春に対してはすごい遠慮しているので、絶対にこんな風にキレることはないと思います。
源次郎「それが私の幸せなんだ」
キリ「あなたの幸せなんて聞いていない。そんなの関わりない。あなたは、何かひとつでもこの世に残してきたの??」
この会話、すごいなと思いました。
幸せはとても貴重だし価値あるものだし、「幸せであることが一番大事だ」という人の気持ちもとてもよくわかります。
ただ、自分個人としてはやはり「男の一生は、何を為したかで決まる」(By燃えよ剣)という言葉に共感します。
別に後世に残るようなことをしなければならない、というわけではなく、「自分の生き方ができたかどうか」に生き方の基準を置きたいということです。
「燃えよ剣」は時代が時代なので、「男」と言っていますが、現代は「人間」と置き換えていいと思います。
「幸せであることは何よりも尊いことである」という前提さえすっ飛ばして、「お前には、そんなころよりも大事なことがあるだろう」と喝を入れる。
こんなちょっと聞いただけだとぎょっとするようなことも、キリが源次郎のことを本当に理解しているから言えるのだと思います。
自分のことを理解し、自分では自分に認められないことも、自分のために言ってくれる。

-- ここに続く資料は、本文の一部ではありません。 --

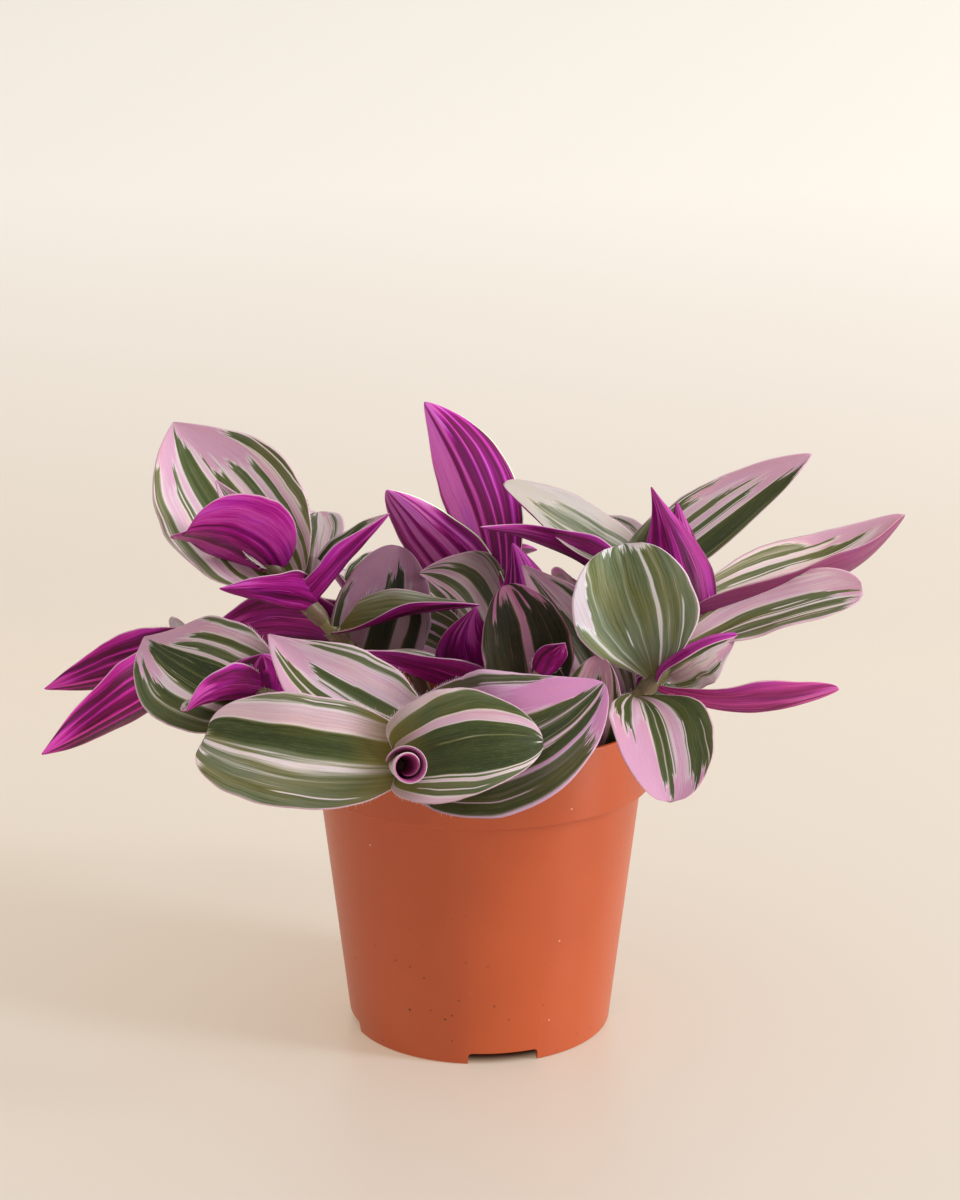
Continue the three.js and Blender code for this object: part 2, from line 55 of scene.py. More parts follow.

例え、自分がキレようが、怒鳴ろうが、自分に嫌われることも厭わずに耳に痛いことをはっきりと言ってくれる。
こんな人がずっとそばにいてくれるなんて奇跡だよ。
しかも外見が長澤まさみだよ。源次郎が羨ましすぎて、気絶しそうでした。
人が人を完全に理解することが不可能なら、自分に対して、その不可能なことを試みてくれる人はありがたい存在だと思う。

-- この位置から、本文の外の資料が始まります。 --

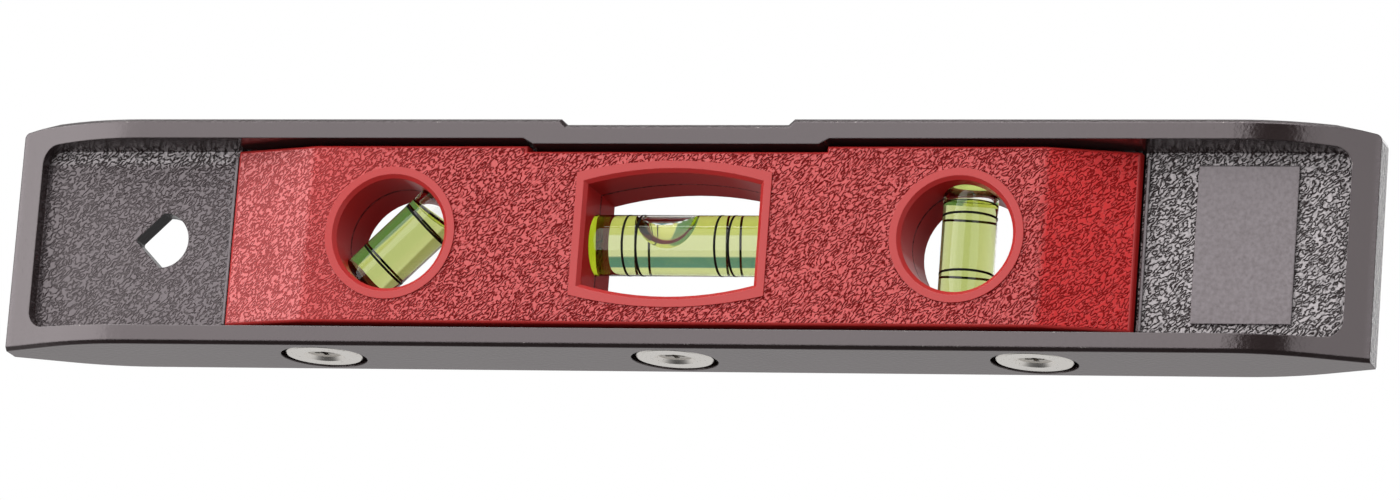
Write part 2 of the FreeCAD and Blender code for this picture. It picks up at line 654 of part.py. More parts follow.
def make_vial(name, length, radius, bore_radius, across, turn):
    """A vial: tube with a closed end, its liquid and the plug in the other end."""
    closed = f"-({length} / 2 - vial_end_wall)"
    filled = f"({length} / 2 - plug_length)"
    tube = doc.addObject("PartDesign::Body", name + "_tube")
    outside = new_sketch(tube, "outside", "XZ_Plane")
    rectangle(outside, f"-{length} / 2", f"{length} / 2", "0", radius)
    turned = feature(tube, "Revolution", "turned", outside, Angle=360)
    turned.ReferenceAxis = (outside, ["H_Axis"])
    bore = new_sketch(tube, "bore", "XZ_Plane")
    rectangle(bore, closed, f"{length} / 2", "0", bore_radius)
    hollow = feature(tube, "Groove", "hollow", bore, Angle=360)
    hollow.ReferenceAxis = (bore, ["H_Axis"])

    liquid = doc.addObject("PartDesign::Body", name + "_liquid")
    fill = new_sketch(liquid, "fill", "XZ_Plane")
    rectangle(fill, closed, filled, "0", bore_radius)
    filling = feature(liquid, "Revolution", "filling", fill, Angle=360)
    filling.ReferenceAxis = (fill, ["H_Axis"])

    plug = doc.addObject("PartDesign::Body", name + "_plug")
    stopper = new_sketch(plug, "stopper", "XZ_Plane")
    rectangle(stopper, filled, f"{length} / 2", "0", bore_radius)
    pressed = feature(plug, "Revolution", "pressed", stopper, Angle=360)
    pressed.ReferenceAxis = (stopper, ["H_Axis"])
    for body in (tube, liquid, plug):
        place_vial(body, across, turn)
    return tube, liquid, plug


def add_bubble(liquid):
    """Take the bubble out of the level vial: a half round that is open to the top of its bore."""
    bubble = new_sketch(liquid, "bubble_section", "XZ_Plane", across="-level_bubble_offset")
    half = "level_bubble_length / 2"
    rim = "level_bore_radius - bubble_end_depth"
    left = bubble.addGeometry(Part.LineSegment(Vector(-10, 10, 0), Vector(-10, 0, 0)))
    right = bubble.addGeometry(Part.LineSegment(Vector(10, 0, 0), Vector(10, 10, 0)))
    top = bubble.addGeometry(Part.LineSegment(Vector(10, 10, 0), Vector(-10, 10, 0)))
    bubble.addConstraint(Sketcher.Constraint("Coincident", right, 2, top, 1))
    bubble.addConstraint(Sketcher.Constraint("Coincident", top, 2, left, 1))
    fix_point(bubble, left, 1, f"-{half}", "level_vial_radius")
    fix_point(bubble, left, 2, f"-{half}", rim)
    fix_point(bubble, right, 1, half, rim)
    fix_point(bubble, right, 2, half, "level_vial_radius")
    arc_through(bubble, (left, 2), (right, 1), "0", "level_bore_radius - bubble_depth", -1)
    feature(liquid, "Pocket", "bubble", bubble, Length="bubble_width", SideType="Symmetric")


def level_off(liquid, turn):
    """Take the air above the liquid out of a tilted vial: everything above a level line."""
    air = new_sketch(liquid, "air", "XZ_Plane")
    surface = f"({SMALL_LENGTH} / 2 - plug_length - small_air_length)"
    reach = "small_vial_radius"
    lean = f"({reach} * cos({turn} * 1 deg) / sin({turn} * 1 deg))"
    polygon(air, [
        (f"{surface} - {lean}", reach),
        (f"{surface} + {lean}", f"-{reach}"),
        (f"{surface} + {SMALL_LENGTH}", f"-{reach}"),
        (f"{surface} + {SMALL_LENGTH}", reach),
    ])
    through(liquid, "air_space", air)


# Magnets and their screws

def make_magnet(name, across):
    """A ring magnet with a countersink in its face."""
    body = doc.addObject("PartDesign::Body", name)
    profile = new_sketch(body, "section", "XZ_Plane")
    sink = "(countersink_radius - magnet_hole_radius)"
    polygon(profile, [
        ("countersink_radius", "0"),
        ("magnet_radius - magnet_chamfer", "0"),
        ("magnet_radius", "magnet_chamfer"),
        ("magnet_radius", "magnet_thickness"),
        ("magnet_hole_radius", "magnet_thickness"),
        ("magnet_hole_radius", sink),
    ])
    ring = feature(body, "Revolution", "ring", profile, Angle=360)
    ring.ReferenceAxis = (profile, ["V_Axis"])
    body.setExpression("Placement.Base.x", on_sheet(across))
    body.setExpression("Placement.Base.z", on_sheet("magnet_recess"))
    return body


def make_screw(name, across):
    """A countersunk screw with a cross recess, its head facing down."""
    body = doc.addObject("PartDesign::Body", name)
    profile = new_sketch(body, "section", "XZ_Plane")
    polygon(profile, [
        ("0", "0"),
        ("screw_head_radius", "0"),
        ("screw_radius", "screw_head_radius - screw_radius"),
        ("screw_radius", "screw_length"),
        ("0", "screw_length"),
    ])
    turned = feature(body, "Revolution", "turned", profile, Angle=360)
    turned.ReferenceAxis = (profile, ["V_Axis"])
    cross = new_sketch(body, "cross", "XY_Plane")
    reach = "recess_reach"
    half = "recess_half"
    polygon(cross, [
        (reach, f"-{half}"), (reach, half), (half, half), (half, reach),
        (f"-{half}", reach), (f"-{half}", half), (f"-{reach}", half), (f"-{reach}", f"-{half}"),
        (f"-{half}", f"-{half}"), (f"-{half}", f"-{reach}"), (half, f"-{reach}"),
        (half, f"-{half}"),
    ])
    feature(body, "Pocket", "cross_recess", cross, Reversed=True, Length="recess_depth")
    body.setExpression("Placement.Base.x", on_sheet(across))
    body.setExpression("Placement.Base.z", on_sheet(SCREW_FACE))
    return body


# The whole level

frame = make_frame()
front_housing, rear_housing = make_housing()
level_vial = make_vial("level_vial", "level_vial_length", "level_vial_radius",
                       "level_bore_radius", "0", "0")
plumb_vial = make_vial("plumb_vial", SMALL_LENGTH, "small_vial_radius",
                       "small_bore_radius", "bore_offset", "90")
angle_vial = make_vial("angle_vial", SMALL_LENGTH, "small_vial_radius",
                       "small_bore_radius", "-bore_offset", "vial_angle")
add_bubble(level_vial[1])
level_off(plumb_vial[1], "90")
level_off(angle_vial[1], "vial_angle")
magnets = []
for side, across in (("left", "-magnet_pitch"), ("centre", "0"), ("right", "magnet_pitch")):
    magnets.append(make_magnet("magnet_" + side, across))
    magnets.append(make_screw("magnet_screw_" + side, across))
doc.recompute()

pieces = [frame, front_housing, rear_housing, *level_vial, *plumb_vial, *angle_vial, *magnets]
for item in doc.Objects:
    if "Invalid" in item.State or "Error" in item.State:
        raise RuntimeError(f"{item.Name} failed: {item.State}")
for piece in pieces:
    piece.Label = piece.Name
    if piece.Shape.isNull() or not piece.Shape.isValid():
        raise RuntimeError(f"{piece.Name} has no valid shape")

os.makedirs("parts", exist_ok=True)
for piece in pieces:
    piece.Shape.exportStep(f"parts/{piece.Label}.step")
    print(piece.Label, "solids", len(piece.Shape.Solids), "volume", round(piece.Shape.Volume, 1))
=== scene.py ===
# %% [markdown]
# # Dressing a pocket spirit level
# The solids of a small magnetic level come from its CAD model and are loaded here as a fixed
# frame. This lesson adds what makes it look real: paint with a cast grain, moulded red plastic,
# clear vials with liquid, bubbles and printed lines, bright magnets, soft light and a camera.
# Every solid that already has the right shape stays as it is and only gets a finish. The vials
# are made again, because clear things that touch need one shared surface between them.

# %% Load the frame
import math

import bmesh
import bpy
from mathutils import Matrix, Vector


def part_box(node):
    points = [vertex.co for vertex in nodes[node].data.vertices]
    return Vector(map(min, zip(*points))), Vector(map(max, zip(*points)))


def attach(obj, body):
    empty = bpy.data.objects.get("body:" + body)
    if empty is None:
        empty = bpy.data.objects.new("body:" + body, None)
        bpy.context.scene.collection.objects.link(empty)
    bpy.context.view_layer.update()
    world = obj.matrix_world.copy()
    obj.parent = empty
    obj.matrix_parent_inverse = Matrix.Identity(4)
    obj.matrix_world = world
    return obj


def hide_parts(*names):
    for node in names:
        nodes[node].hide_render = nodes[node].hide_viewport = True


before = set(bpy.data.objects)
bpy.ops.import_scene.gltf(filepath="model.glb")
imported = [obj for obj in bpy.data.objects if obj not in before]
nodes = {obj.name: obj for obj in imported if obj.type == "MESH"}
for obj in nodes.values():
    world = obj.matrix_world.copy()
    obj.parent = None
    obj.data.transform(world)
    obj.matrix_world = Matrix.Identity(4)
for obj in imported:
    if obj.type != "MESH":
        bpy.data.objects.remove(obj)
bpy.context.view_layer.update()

MM = 0.001
MIDDLE_HEIGHT = 19.05 * MM
HOLE_FROM_HOUSING = 13.05 * MM

# %% [markdown]
# ## The camera first
# The level is seen from a little to the right and from below its base, so the camera stands low
# and looks up. A long lens from over a metre away keeps the long edges nearly parallel. The
# camera's three axes are worked out from three angles: how far round it stands, how far below,
# and how far it leans. Writing the matrix is surer than stacking rotations, because each column
# is one axis of the camera: right, up and back.

# %% Camera
CAMERA_ROUND = math.radians(17.023)
CAMERA_BELOW = math.radians(-13.422)
CAMERA_LEAN = math.radians(4.350)
CAMERA_PLACE = Vector((374.53, -1214.00, -284.60)) * MM
LENS = 206.9
SENSOR_WIDTH = 36

back = Vector((math.sin(CAMERA_ROUND) * math.cos(CAMERA_BELOW),
               -math.cos(CAMERA_ROUND) * math.cos(CAMERA_BELOW),
               math.sin(CAMERA_BELOW)))
level_right = Vector((math.cos(CAMERA_ROUND), math.sin(CAMERA_ROUND), 0))
level_up = back.cross(level_right)
right = math.cos(CAMERA_LEAN) * level_right + math.sin(CAMERA_LEAN) * level_up
up = -math.sin(CAMERA_LEAN) * level_right + math.cos(CAMERA_LEAN) * level_up

camera_data = bpy.data.cameras.new("camera")
camera_data.lens = LENS
camera_data.sensor_width = SENSOR_WIDTH
camera_data.clip_start = 0.05
camera_data.clip_end = 20
camera = bpy.data.objects.new("camera", camera_data)
turn = Matrix((right, up, back)).transposed().to_4x4()
camera.matrix_world = Matrix.Translation(CAMERA_PLACE) @ turn
bpy.context.scene.collection.objects.link(camera)
bpy.context.scene.camera = camera
print("camera: lens", LENS, "mm, distance", round(CAMERA_PLACE.length, 2), "m")

# %% [markdown]
# ## Light
# Satin paint and moulded plastic show their shape by what they reflect, so the lights are large
# and soft. A wide softbox in front on the left puts the pale sheen on every face that looks that
# way, and a second one adds to it for faces turned further left. One on the right lights the
# grain from the other side. The dark gap between left and right is what the rim's bends reflect.
# Two lamps behind light the back, the ends and the walls of the openings, and one above lights
# the upper edges. Clear pieces don't see the lamps, only the world.

# %% Lights
bpy.context.scene.view_settings.view_transform = "Standard"


def softbox(name, round_from, round_to, low, high, distance, radiance):
    """A rectangular lamp that fills a window of directions, in degrees, as seen from the level."""
    middle = math.radians((round_from + round_to) / 2)
    lift = math.radians((low + high) / 2)
    aim = Vector((math.sin(middle) * math.cos(lift), -math.cos(middle) * math.cos(lift),
                  math.sin(lift)))
    lamp = bpy.data.lights.new(name, "AREA")
    lamp.shape = "RECTANGLE"
    lamp.size = 2 * distance * math.tan(math.radians(round_to - round_from) / 2)
    lamp.size_y = 2 * distance * math.tan(math.radians(high - low) / 2)
    lamp.energy = radiance * math.pi * lamp.size * lamp.size_y
    holder = bpy.data.objects.new(name, lamp)
    holder.matrix_world = (Matrix.Translation(aim * distance)
                           @ aim.to_track_quat("Z", "Y").to_matrix().to_4x4())
    holder.visible_transmission = False
    bpy.context.scene.collection.objects.link(holder)
    print(name, "is", round(lamp.size, 2), "by", round(lamp.size_y, 2), "m")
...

— うさる (@usaruzzz) 2016年10月12日
たとえ、最後は理解してもらえなかったとしても。
自分とは違う存在を理解しようとする試みこそ、愛だよ。
キリは源次郎を本人以上に理解していますが、仮に理解していなかったとしても、誰かが自分のことを「理解しよう」としてくれるだけで、それは本当にありがたいことだと思います。
他人である以上、人が人を完全に理解することなどありえないし、不可能だ。
自分はそう思います。
しかしその不可能なことを、不可能と知っていてもなお試みることが愛なんじゃないかな?と個人的には思っています。
「人が人を完全に理解することなどできない」そう知っていても、「この人のことを理解したい」そう望むことが愛なのだと思います。
キリは、心の底から源次郎のことを愛しているし、これからも愛し続けるのだろうと思いました。
春や梅には悪いですが、やはり源次郎にはキリが最高のパートナーで、真田丸のヒロインはキリなのだろうと今回で思いました。
源次郎は色々なことを思い出しながら、「幸村」という名前を決めます。
源次郎信繁は信濃の国の真田家の次男、でも、「真田幸村」はそれだけではない様々なものでできています。色々な人との出会い、経験、受け取った思いが信繁に加わって、「幸村」になったのです。
「大事なことだからクジで決めるのだ」
かつての昌幸パパと同じことを言って、「九度山村」の「村」の字を引いたとき、胸が熱くなりました。
「幸村」という名前には、源次郎の今までの生の全てが詰まっている。
この名前で、いよいよ人生の集大成に向かいます。
今までも素晴らしいドラマでしたが、ここ最近の展開は神がかっています。
源次郎の「幸村」としての生きざまを、見届けたいと思います。